### Data in this exercise
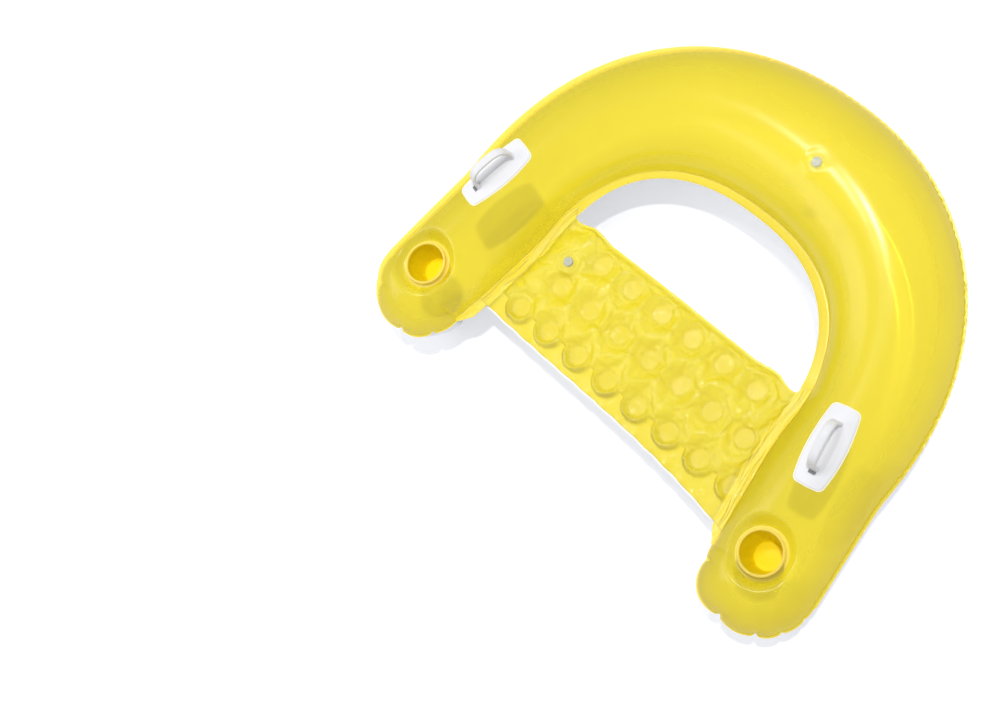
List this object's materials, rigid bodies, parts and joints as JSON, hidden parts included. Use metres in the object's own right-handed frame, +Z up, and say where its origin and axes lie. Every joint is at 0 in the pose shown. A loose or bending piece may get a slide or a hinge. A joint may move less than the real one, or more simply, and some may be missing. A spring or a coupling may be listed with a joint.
{
  "type": "inflatable pool chair",
  "caption": "Inflatable pool chair: horseshoe float tube with a spot-welded seat between the arms, moulded grab handles and cup pockets.",
  "frame": {"origin": "on the floor plane, under the middle of the chair's outline, with the chair inflated and lying flat", "axes": "+X across the chair, to the right as the front is looked at from above with the back away; +Y from the arm ends to the back; +Z up"},
  "size_m": [1.2318, 0.9794, 0.2867],
  "materials": {
    "yellow_vinyl": "glossy, soft sheet PVC",
    "white_vinyl": "glossy, soft sheet PVC",
    "white_moulding": "satin, moulded soft PVC",
    "clear_vinyl": "glossy, cloudy clear moulded PVC",
    "cap_vinyl": "glossy, cloudy clear moulded PVC"
  },
  "bodies": {
    "chair": {"tube_top_sheet": "yellow_vinyl", "tube_bottom_sheet": "white_vinyl", "seat_top_sheet": "yellow_vinyl", "seat_bottom_sheet": "white_vinyl", "cup_sleeve_left": "yellow_vinyl", "cup_sleeve_right": "yellow_vinyl", "cup_floor_left": "yellow_vinyl", "cup_floor_right": "yellow_vinyl", "grab_handle_left": "white_moulding", "grab_handle_right": "white_moulding", "tube_valve_neck": "clear_vinyl", "seat_valve_neck": "clear_vinyl"},
    "tube_valve_stem": {"tube_valve_stem": "clear_vinyl"},
    "tube_valve_cap": {"tube_valve_cap": "cap_vinyl"},
    "tube_valve_flap": {"tube_valve_flap": "clear_vinyl"},
    "seat_valve_stem": {"seat_valve_stem": "clear_vinyl"},
    "seat_valve_cap": {"seat_valve_cap": "cap_vinyl"},
    "seat_valve_flap": {"seat_valve_flap": "clear_vinyl"}
  },
  "joints": [
    {"name": "tube_valve_slide", "type": "slide", "parent": "chair", "child": "tube_valve_stem", "axis": [0, 0, 1], "range_m": [0, 0.01]},
    {"name": "tube_valve_cap_hinge", "type": "hinge", "parent": "tube_valve_stem", "child": "tube_valve_cap", "pos_m": [0.085, 0.32775, 0.25874], "axis": [-1, 0, 0], "range_deg": [0, 150]},
    {"name": "tube_valve_flap_hinge", "type": "hinge", "parent": "tube_valve_stem", "child": "tube_valve_flap", "pos_m": [0.085, 0.32595, 0.24339], "axis": [1, 0, 0], "range_deg": [0, 45]},
    {"name": "seat_valve_slide", "type": "slide", "parent": "chair", "child": "seat_valve_stem", "axis": [0, 0, 1], "range_m": [0, 0.01]},
    {"name": "seat_valve_cap_hinge", "type": "hinge", "parent": "seat_valve_stem", "child": "seat_valve_cap", "pos_m": [-0.25296, -0.12648, 0.1386], "axis": [-1, 0, 0], "range_deg": [0, 150]},
    {"name": "seat_valve_flap_hinge", "type": "hinge", "parent": "seat_valve_stem", "child": "seat_valve_flap", "pos_m": [-0.25296, -0.12828, 0.12325], "axis": [1, 0, 0], "range_deg": [0, 45]}
  ]
}
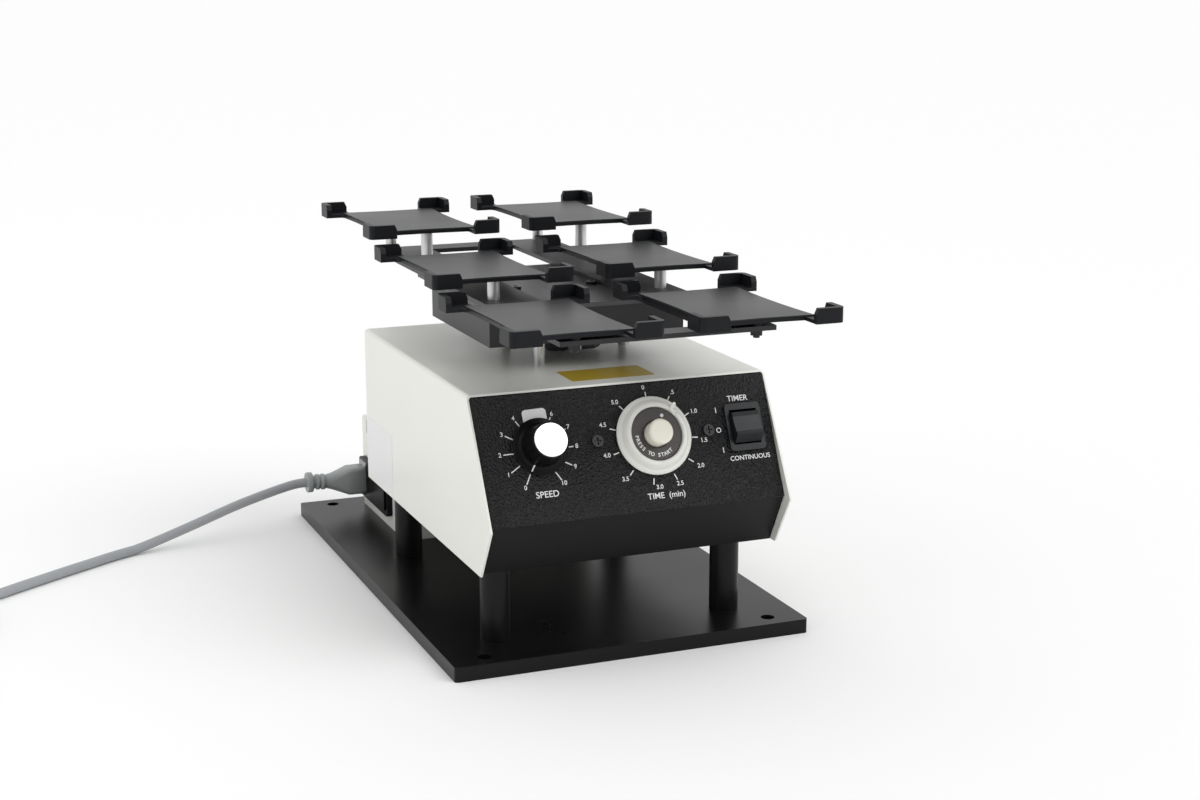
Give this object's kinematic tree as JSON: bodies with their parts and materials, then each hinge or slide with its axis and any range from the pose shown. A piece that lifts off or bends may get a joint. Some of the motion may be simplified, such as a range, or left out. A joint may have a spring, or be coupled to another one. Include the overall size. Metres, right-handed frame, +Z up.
{
  "type": "microplate shaker",
  "caption": "Orbital microplate shaker: sloped control housing on posts over a base plate, crank driven deck with stepped corner bracket plate holders, rear supply box and power lead.",
  "frame": {"origin": "middle of the base plate's underside, on the surface it stands on", "axes": "+X to the right seen from the controls, -Y towards the controls, +Z up"},
  "size_m": [0.6184, 0.4543, 0.2484],
  "materials": {
    "black_anodised": "satin black",
    "black_steel": "satin black paint",
    "panel_print": "fine leather grain, matt",
    "cream_paint": "fine textured",
    "plated_screw": "plated",
    "dark_screw": "blackened",
    "bright_steel": "ground",
    "plate_steel": "mill finish",
    "cast_dark": "machined",
    "motor_case": "dull grey",
    "bronze": "sintered bronze",
    "deck_black": "satin dark grey",
    "deck_grey": "satin grey",
    "post_satin": "satin",
    "holder_black": "moulded, fine grain",
    "pad_grey": "matt",
    "knob_black": "satin",
    "spun_silver": "spun",
    "ring_white": "satin",
    "disc_brown": "satin",
    "button_cream": "satin",
    "switch_black": "satin",
    "module_dark": "moulded",
    "board_green": "lacquered board",
    "wire_red": "insulation",
    "cord_grey": "flexible, satin",
    "connector_grey": "moulded, satin",
    "transformer_grey": "varnished laminations",
    "brass_spacer": "turned",
    "legend_white": "printed ink",
    "label_yellow": "plain film",
    "label_white": "plain film"
  },
  "bodies": {
    "housing": {"base_plate": "black_anodised", "support_posts": "black_anodised", "base_screws": "plated_screw", "chassis": "black_steel", "post_screws": "plated_screw", "front_panel": "panel_print", "cover": "cream_paint", "cover_screws": "plated_screw", "drive_plate": "plate_steel", "drive_nuts": "plated_screw", "motor": "motor_case", "motor_screws": "plated_screw", "idler_bushes": "bronze", "speed_potentiometer": "plate_steel", "potentiometer_nut": "plated_screw", "timer_body": "module_dark", "timer_screws": "dark_screw", "switch_body": "switch_black", "control_board": "board_green", "board_standoffs": "brass_spacer", "wiring": "wire_red", "supply_box": "cream_paint", "supply_box_lid": "cream_paint", "lid_screws": "dark_screw", "wire_bushing": "module_dark", "power_inlet": "module_dark", "supply_transformer": "transformer_grey", "power_connector": "connector_grey", "power_cord": "cord_grey", "cord_coil": "cord_grey", "cord_tie": "module_dark", "mains_plug": "connector_grey"},
    "drive_crank": {"crank": "cast_dark", "motor_shaft": "bright_steel"},
    "deck": {"deck_pan": "deck_black", "deck_plate": "deck_grey", "holder_frame": "deck_black", "bearing_block": "plate_steel", "deck_bearing": "bright_steel", "bearing_screws": "dark_screw", "deck_bushes": "bronze", "frame_screws": "dark_screw", "holder_posts": "post_satin", "holder_spacers": "holder_black", "front_plate_holders": "holder_black", "middle_plate_holders": "holder_black", "rear_plate_holders": "holder_black", "plate_pads": "pad_grey", "holder_screws": "dark_screw"},
    "left_idler": {"idler_left": "bright_steel"},
    "front_idler": {"idler_front": "bright_steel"},
    "right_idler": {"idler_right": "bright_steel"},
    "speed_control": {"speed_knob": "knob_black", "knob_cap": "spun_silver", "speed_shaft": "bright_steel"},
    "timer_setting": {"timer_ring": "ring_white"},
    "timer_pointer": {"timer_disc": "disc_brown"},
    "starter": {"start_button": "button_cream"},
    "rocker": {"switch_rocker": "switch_black"},
    "fuse_bay": {"fuse_drawer": "module_dark"}
  },
  "joints": [
    {"name": "drive_spin", "type": "hinge", "parent": "housing", "child": "drive_crank", "pos_m": [0.0015, -0.0496, 0.17], "axis": [0, 0, 1], "continuous": true},
    {"name": "deck_orbit", "type": "hinge", "parent": "drive_crank", "child": "deck", "pos_m": [0, -0.0496, 0.2], "axis": [0, 0, 1], "continuous": true},
    {"name": "left_idler_spin", "type": "hinge", "parent": "housing", "child": "left_idler", "pos_m": [-0.01954, -0.00646, 0.17], "axis": [0, 0, 1], "continuous": true},
    {"name": "front_idler_spin", "type": "hinge", "parent": "housing", "child": "front_idler", "pos_m": [-0.02534, -0.08939, 0.17], "axis": [0, 0, 1], "continuous": true},
    {"name": "right_idler_spin", "type": "hinge", "parent": "housing", "child": "right_idler", "pos_m": [0.04938, -0.05295, 0.17], "axis": [0, 0, 1], "continuous": true},
    {"name": "speed_turn", "type": "hinge", "parent": "housing", "child": "speed_control", "pos_m": [-0.0588, -0.17922, 0.13765], "axis": [0, 0.9024, -0.4309], "range_deg": [0, 300]},
    {"name": "timer_set_turn", "type": "hinge", "parent": "housing", "child": "timer_setting", "pos_m": [0.0164, -0.17922, 0.13765], "axis": [0, 0.9024, -0.4309], "range_deg": [-51, 269]},
    {"name": "timer_pointer_turn", "type": "hinge", "parent": "housing", "child": "timer_pointer", "pos_m": [0.0164, -0.17922, 0.13765], "axis": [0, 0.9024, -0.4309], "range_deg": [-26, 294]},
    {"name": "start_press", "type": "slide", "parent": "housing", "child": "starter", "axis": [0, 0.9024, -0.4309], "range_m": [0, 0.0025], "stiffness_N_per_m": 600, "springref_m": -0.001},
    {"name": "rocker_rock", "type": "hinge", "parent": "housing", "child": "rocker", "pos_m": [0.079, -0.17922, 0.13765], "axis": [1, 0, 0], "range_deg": [0, 22]},
    {"name": "fuse_drawer_slide", "type": "slide", "parent": "housing", "child": "fuse_bay", "axis": [-1, 0, 0], "range_m": [0, 0.02]}
  ],
  "couplings": [
    {"joint": "deck_orbit", "follows": "drive_spin", "ratio": -1},
    {"joint": "left_idler_spin", "follows": "drive_spin", "ratio": 1},
    {"joint": "front_idler_spin", "follows": "drive_spin", "ratio": 1},
    {"joint": "right_idler_spin", "follows": "drive_spin", "ratio": 1}
  ]
}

### Task requirements
Scan the records above, count the lines with "slide" in them, and give only the number.

### Solution to the exercise
6